Thread

  1. Re: How can end users know the cause of LR slot sync delays?

    Shlok Kyal <shlok.kyal.oss@gmail.com> — 2025-11-12T10:55:32Z

    On Wed, 5 Nov 2025 at 11:49, shveta malik <shveta.malik@gmail.com> wrote:
    >
    > On Tue, Nov 4, 2025 at 3:17 PM shveta malik <shveta.malik@gmail.com> wrote:
    > >
    > > On Mon, Nov 3, 2025 at 3:14 PM shveta malik <shveta.malik@gmail.com> wrote:
    > > >
    > > > >
    > > > > I have attached the latest patch.
    > > > >
    > > >
    > > > Thanks. I have started going through it.
    > > >
    > > > I’m not sure if this has already been discussed; I couldn’t find any
    > > > mention of it in the thread. Why don’t we persist
    > > > 'slot_sync_skip_reason' (it is outside of
    > > > ReplicationSlotPersistentData)? If a slot wasn’t synced during the
    > > > last cycle and the server restarts, it would be helpful to know the
    > > > reason it wasn’t synced prior to the node restart.
    > > >
    Actually I did not think in this direction. I think it will be useful
    to persist 'slot_sync_skip_reason'. I have made the change for the
    same in the latest patch.
    
    > >
    > > Please find a few more comments:
    > >
    > > 1)
    > > last_slot_sync_skip
    > >
    > > Will 'last_slotsync_skip_at' be a better name?
    > >
    > > Since we refer worker as slotsync in docs, I feel slotsync seems a
    > > more natural choice than slot_sync. Also '_at' gives clarity that it
    > > is about time rather than a boolean (which currently it seems like).
    > >
    > > Same goes for slot_sync_skip_count and slot_sync_skip_reason. Shall
    > > these be slotsync_skip_count and slotsync_skip_reason.
    > >
    Fixed it.
    
    > > 2)
    > > +update_slot_sync_skip_stats(ReplicationSlot *slot, SlotSyncSkipReason
    > > skip_reason,
    > > + bool acquire_slot)
    > >
    > > It looks like there is only one caller that passes acquire_slot as
    > > true, while all others pass false. Instead of keeping the acquire_slot
    > > parameter, will it be better if we remove it and add an
    > > Assert(MyReplication) to ensure the slot is already acquired? We can
    > > add a comment stating that this function expects the slot to be
    > > acquired by the caller. The one caller that currently passes
    > > acquire_slot = true can acquire the slot explicitly before invoking
    > > this function. Thoughts?
    This idea looks good to me. I have updated the patch accordingly.
    
    > >
    > > 3)
    > > In update_and_persist_local_synced_slot(), we get both
    > > 'found_consistent_snapshot' and 'remote_slot_precedes' from
    > > update_local_synced_slot(). But skipsync-reason for
    > > 'remote_slot_precedes' is updated inside update_local_synced_slot()

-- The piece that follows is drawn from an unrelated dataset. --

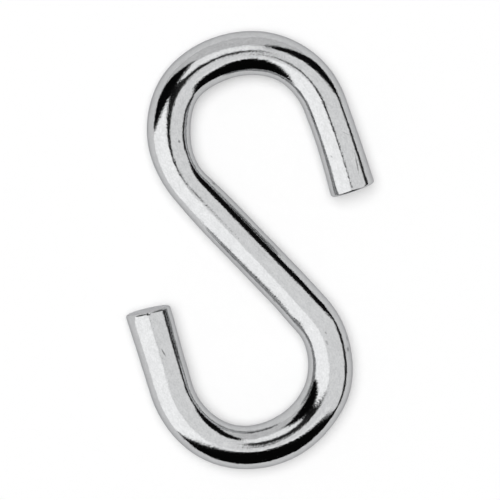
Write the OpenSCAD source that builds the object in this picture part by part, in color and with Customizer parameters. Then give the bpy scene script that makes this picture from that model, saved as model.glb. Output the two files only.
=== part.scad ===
// Open S hook, bent cold from one length of round steel wire.
// It lies flat. X runs across the hook, Y along it and Z up from the surface under it.
// The origin is on that surface, under the middle of the hook's box.
// The sizes at the top are in millimetres, and so is the finished hook.

/* [Wire] */
// Diameter of the round wire
wire_d = 5; // [2:0.5:7]
// Radius that breaks the edge of each cropped end
end_edge = 0.35; // [0.1:0.05:0.8]

/* [Hook] */
// Length over all, from the outside of one bend to the outside of the other
overall_length = 50; // [44:1:120]

/* [Top bend] */
// Inside radius of the top bend
top_inside = 6.65; // [4:0.05:9]
// Straight leg from the top bend to its cropped end
top_leg = 10.2; // [4:0.1:16]
// Angle at which the top leg opens away from the hook's length
top_splay_angle = 19.3; // [5:0.1:40]

/* [Bottom bend] */
// Inside radius of the bottom bend
bottom_inside = 6.75; // [4:0.05:9]
// Straight leg from the bottom bend to its cropped end
bottom_leg = 9.4; // [4:0.1:16]
// Angle at which the bottom leg opens away from the hook's length
bottom_splay_angle = 16.5; // [5:0.1:40]

/* [Hidden] */
$fn = 96;

// The wire is drawn in metres and enlarged to millimetres in one step at the end. Its
// stretches meet at odd angles, and this keeps the two faces at each meeting as one.
mm = 0.001;

wire_r = wire_d * mm / 2;
end_edge_r = end_edge * mm;

// Radius of each bend at the wire's centre line
top_r = top_inside * mm + wire_r;
bottom_r = bottom_inside * mm + wire_r;

// Both bends have their centre on the hook's long axis
half_length = overall_length * mm / 2;
top_y = half_length - wire_r - top_r;
bottom_y = wire_r + bottom_r - half_length;
centre_distance = top_y - bottom_y;

// The shank is the straight line that crosses between the two bends and touches both
shank_lean = asin((top_r + bottom_r) / centre_distance);
shank_length = centre_distance * cos(shank_lean);

// How far a bend and its open leg reach sideways from the long axis
function leg_end_reach(bend_r, leg_length, splay) =
    (bend_r + wire_r - end_edge_r) * cos(splay) + (leg_length - end_edge_r) * sin(splay) + end_edge_r;
function side_reach(bend_r, leg_length, splay) =
    max(bend_r + wire_r, leg_end_reach(bend_r, leg_length, splay));

// The top leg opens towards +X and the bottom leg towards -X, so this shift centres the box
top_reach = side_reach(top_r, top_leg * mm, top_splay_angle);
bottom_reach = side_reach(bottom_r, bottom_leg * mm, bottom_splay_angle);
long_axis_x = (bottom_reach - top_reach) / 2;

// Half section of a leg along +Y: a round bar whose far edge is broken by a small radius
module leg_profile(leg_length) {
    square([wire_r, leg_length - end_edge_r]);
    square([wire_r - end_edge_r, leg_length]);
    translate([wire_r - end_edge_r, leg_length - end_edge_r]) circle(r = end_edge_r);
}

// Straight leg along -Y from the origin, with its cropped end
module leg(leg_length) {
    rotate([90, 0, 0]) rotate_extrude() leg_profile(leg_length);
}

// Straight shank along -Y from the origin
module shank() {
    rotate([90, 0, 0]) cylinder(r = wire_r, h = shank_length);
}

// Bend round the origin with its open leg. The bend runs counter-clockwise from the leg,
// over the top, to where the shank leaves it along -Y on the left. It is swept from both
// ends, so that it starts square on the leg and ends square on the shank, and the two
// sweeps overlap over the top.
module open_bend(bend_r, leg_length, splay) {
    turn = 180 + shank_lean - splay;
    rotate([0, 0, 180 - turn]) {
        rotate_extrude(angle = turn - 45) translate([bend_r, 0]) circle(r = wire_r);
        translate([bend_r, 0, 0]) leg(leg_length);
    }
    rotate_extrude(start = 90, angle = 90) translate([bend_r, 0]) circle(r = wire_r);
}

// The wire with its shank upright and the top bend's centre at the origin
module upright_wire() {
    open_bend(top_r, top_leg * mm, top_splay_angle);
    translate([-top_r, 0, 0]) shank();
    translate([-top_r - bottom_r, -shank_length, 0])
        rotate([0, 0, 180]) open_bend(bottom_r, bottom_leg * mm, bottom_splay_angle);
}

module s_hook() {
    color("silver") scale(1 / mm)
        translate([long_axis_x, top_y, wire_r]) rotate([0, 0, shank_lean]) upright_wire();
}

s_hook();
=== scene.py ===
import math

import bpy
import numpy as np
from mathutils import Matrix, Vector, noise


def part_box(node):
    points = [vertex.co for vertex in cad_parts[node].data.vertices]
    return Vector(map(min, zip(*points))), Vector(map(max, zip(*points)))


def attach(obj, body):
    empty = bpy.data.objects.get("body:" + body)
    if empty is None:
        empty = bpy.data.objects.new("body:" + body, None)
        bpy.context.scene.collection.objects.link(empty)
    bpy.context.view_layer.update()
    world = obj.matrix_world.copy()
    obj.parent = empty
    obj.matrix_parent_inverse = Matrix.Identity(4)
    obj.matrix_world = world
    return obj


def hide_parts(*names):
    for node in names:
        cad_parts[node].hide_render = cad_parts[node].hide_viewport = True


# An open S hook of bright plated steel wire. It lies on a pale floor and is seen from above.
# X runs across the hook, Y along it and Z up from the floor.
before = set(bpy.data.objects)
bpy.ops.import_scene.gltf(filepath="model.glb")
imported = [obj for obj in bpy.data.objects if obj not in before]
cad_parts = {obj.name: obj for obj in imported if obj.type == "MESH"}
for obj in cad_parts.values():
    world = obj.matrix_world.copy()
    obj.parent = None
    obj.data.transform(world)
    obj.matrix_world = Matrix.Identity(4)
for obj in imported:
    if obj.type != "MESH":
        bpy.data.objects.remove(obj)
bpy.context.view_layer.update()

MM = 0.001


# ---- Sizes of the hook ----

low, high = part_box("s_hook")
WIRE_R = (high.z - low.z) / 2
HALF_LENGTH = (high.y - low.y) / 2
WIRE_Z = (high.z + low.z) / 2

# The two bends, their open legs and the broken edge of the ends, as in the CAD source
TOP_INSIDE, TOP_LEG, TOP_SPLAY = 6.65 * MM, 10.2 * MM, math.radians(19.3)
BOTTOM_INSIDE, BOTTOM_LEG, BOTTOM_SPLAY = 6.75 * MM, 9.4 * MM, math.radians(16.5)
CAD_END_EDGE = 0.35 * MM

TOP_R = TOP_INSIDE + WIRE_R
BOTTOM_R = BOTTOM_INSIDE + WIRE_R
TOP_Y = HALF_LENGTH - WIRE_R - TOP_R
BOTTOM_Y = WIRE_R + BOTTOM_R - HALF_LENGTH
SHANK_LEAN = math.asin((TOP_R + BOTTOM_R) / (TOP_Y - BOTTOM_Y))
SHANK = (TOP_Y - BOTTOM_Y) * math.cos(SHANK_LEAN)


def end_reach(bend_r, leg, splay):
    """How far an open leg's end reaches sideways from the hook's long axis."""
    from_bend = (bend_r + WIRE_R - CAD_END_EDGE) * math.cos(splay)
    from_leg = (leg - CAD_END_EDGE) * math.sin(splay)
    return from_bend + from_leg + CAD_END_EDGE


LONG_AXIS_X = (end_reach(BOTTOM_R, BOTTOM_LEG, BOTTOM_SPLAY)
               - end_reach(TOP_R, TOP_LEG, TOP_SPLAY)) / 2

# The centre line from the top leg's end to the bottom leg's: length and curvature of each stretch
TOP_TURN = math.pi + SHANK_LEAN - TOP_SPLAY
BOTTOM_TURN = math.pi + SHANK_LEAN - BOTTOM_SPLAY
STRETCHES = [
    (TOP_LEG, 0),
    (TOP_R * TOP_TURN, 1 / TOP_R),
    (SHANK, 0),
    (BOTTOM_R * BOTTOM_TURN, -1 / BOTTOM_R),
    (BOTTOM_LEG, 0),
]
WIRE_LENGTH = sum(length for length, curvature in STRETCHES)
START_HEADING = math.pi / 2 + TOP_SPLAY
START = np.array([
    LONG_AXIS_X + TOP_R * math.cos(TOP_SPLAY) + TOP_LEG * math.sin(TOP_SPLAY),
    TOP_Y + TOP_R * math.sin(TOP_SPLAY) - TOP_LEG * math.cos(TOP_SPLAY),
])


def centre_line(along):
    """Plan position (n, 2) and heading (n,) of the wire's centre at distances along it."""
    x = np.full(len(along), START[0])
    y = np.full(len(along), START[1])
    heading = np.full(len(along), START_HEADING)
    begins = 0.0
    for number, (length, curvature) in enumerate(STRETCHES):
        # The two legs run on straight past the ends of the wire
        least = -np.inf if number == 0 else 0
        most = np.inf if number == len(STRETCHES) - 1 else length
        run = np.clip(along - begins, least, most)
        if curvature:
            turned = heading + curvature * run
            x += (np.sin(turned) - np.sin(heading)) / curvature
            y -= (np.cos(turned) - np.cos(heading)) / curvature
            heading = turned
        else:
            x += run * np.cos(heading)
            y += run * np.sin(heading)
        begins += length
    return np.stack([x, y], axis=1), heading


# ---- The hook's mesh ----

AROUND = 128  # points in each ring
RING_STEP = 0.17 * MM
EDGE_RINGS = 8  # over each broken edge
FACE_RINGS = 16  # on each end face
INNERMOST_RING = 0.04  # its share of the face's radius
END_EDGE = 0.3 * MM  # a little sharper than in the CAD source
BOTTOM_END_TILT = math.tan(math.radians(3.3))  # the bottom leg was cropped a little off square
TILT_FADES = 5 * MM

# Soft waves all over: height, length and how fast they change round the wire
WAVE_HEIGHT, WAVE_LENGTH, WAVE_ROUND = 0.02 * MM, 7 * MM, 1.1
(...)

    > > while skipsync-reason for '!found_consistent_snapshot' is updated in
    > > caller update_and_persist_local_synced_slot.  Is there a reason for
    > > that?
    > >
    update_and_persist_local_synced_slot  is called when the synced slot
    is in temporary state and we are calling function
    'update_local_synced_slot'  directly for permanent slots.Slot sync
    skip when "remote_slot_precedes" is true can happen for both permanent
    and temporary slot. So I think we need to update the stats in
    "update_local_synced_slot"
    Whereas we are skipping slot sync only for temporary slots when a
    consistent snapshot is not found. So I added this in the function
    "update_and_persist_local_synced_slot".
    
    > > 4)
    > > What about the case where the slot is invalidated and sync is skipped?

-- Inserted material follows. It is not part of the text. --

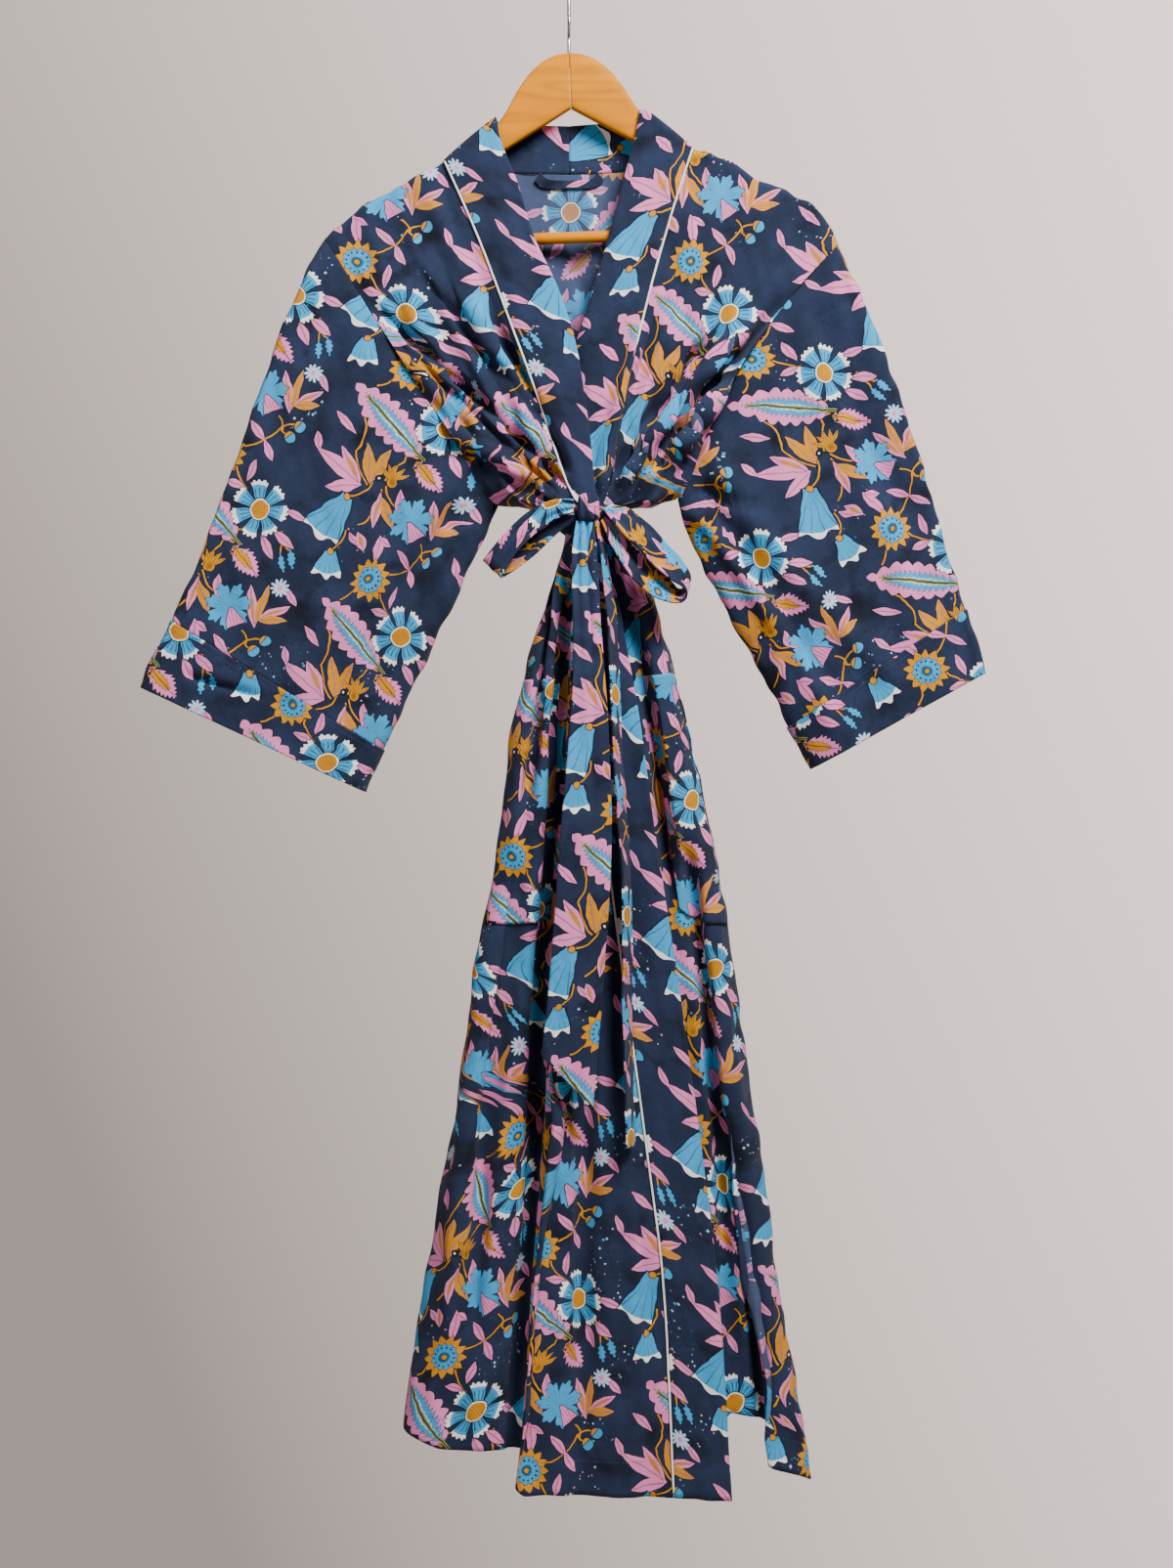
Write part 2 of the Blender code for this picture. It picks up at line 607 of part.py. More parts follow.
def back_point(u, v):
    """A point on the back: u from the left side seam to the right one."""
    left_x, left_z = side_point(v, SIDE_LEFT)
    right_x, right_z = side_point(v, SIDE_RIGHT)
    x = left_x + (right_x - left_x) * u
    z = left_z + (right_z - left_z) * u
    at_neck = 0.0
    if v < V_UNDERARM:
        top_x, top_z, at_neck = back_top(u)
        fade = (1 - v / V_UNDERARM) ** 2
        ends = (SIDE_LEFT[0], SIDE_RIGHT[0])
        x += fade * (top_x - (ends[0].x + (ends[1].x - ends[0].x) * u))
        z += fade * (top_z - (ends[0].z + (ends[1].z - ends[0].z) * u))
    z += hem_drop(u, v, HEM_BACK)

    depth = smooth(v, BACK_SECTIONS, "depth")
    if v < V_UNDERARM:
        f = v / V_UNDERARM
        over_arm = min(1.0, ring_profile(min(f, 0.5)))
        side_depth = side_lip(v) + (ARMHOLE_DEPTH - side_lip(v)) * ring_profile(f)
        top_depth = SEAM_LIP + (depth - SEAM_LIP) * over_arm
        neck_depth = NECK_BACK_DEPTH + (depth - NECK_BACK_DEPTH) * ease(f)
        depth = top_depth + (max(neck_depth, depth) - top_depth) * at_neck
    else:
        side_depth = side_lip(v)
    from_side = min(u, 1 - u)
    reach = SIDE_ROUND_BACK + (0.5 - SIDE_ROUND_BACK) * near_waist(v)
    tube = ease((v - V_UNDERARM) / (V_WAIST_IN - V_UNDERARM))
    rise = (1 - tube) * ease(from_side / 0.18) + tube * roundness(from_side, reach)
    y = side_depth + (depth - side_depth) * rise
    free = ease(from_side / 0.08) * ease(v / 0.08)
    y += free * ridge_height(RIDGES_BACK, u, v, right_x - left_x)
    y += free * smooth(v, BACK_SECTIONS, "waves") * math.sin(2 * math.pi * GATHERS_BACK * u)
    return Vector((x, y, z)) * MM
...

    > > I do not see any stats for that. See 'Skip the sync of an invalidated
    > > slot' in synchronize_one_slot(). If it is already discussed and
    > > concluded, please add a comment.
    > >
    It was not discussed earlier.
    The pg_replication_slots already have a column name
    'invalidation_reason'. And when the remote slot is invalidated the
    local slot's is also invalidated. So, should we be required to
    maintain this in 'slotsync_skip_reason' as well? I think it would be
    kind of redundant? Thoughts?
    
    >
    > Few more on 001:
    >
    > 5)
    > The name SS_SKIP_MISSING_WAL_RECORD doesn’t seem appropriate. It
    > sounds more like some WAL issue, rather than indicating that the WAL
    > hasn’t been flushed. A better name could be SS_SKIP_WAL_NOT_FLUSHED.
    >
    I think that the suggested name is better. I have updated the patch accordingly.
    
    > 6)
    > Instead of calling 'update_slot_sync_skip_stats' at multiple places,
    > how about we just update the skip_reason everywhere and make a call to
    > 'update_slot_sync_skip_stats' only in synchronize_one_slot(). IMO,
    > that will look cleaner. Thoughts?
    >
    I tried this approach in [1] (see v2_approach2). This approach would
    require passing extra parameters to the functions.
    Here Amit suggested that we should try an approach where this can be
    avoided. So, I came up with the current approach. See [2].
    
    I have addressed the comments and attached the updated v7 patch.
    
    [1]: https://www.postgresql.org/message-id/CANhcyEXHcdoRRo0N0uib-t7mfkbotv%3DaYjAWAekDAbHCRe%2BBng%40mail.gmail.com
    [2]: https://www.postgresql.org/message-id/CAA4eK1KZLPxv7VBZf%3DBp9%3D-pzKNfvNmFDqFYYzwkowE4FpRs1A%40mail.gmail.com
    
    Thanks,
    Shlok Kyal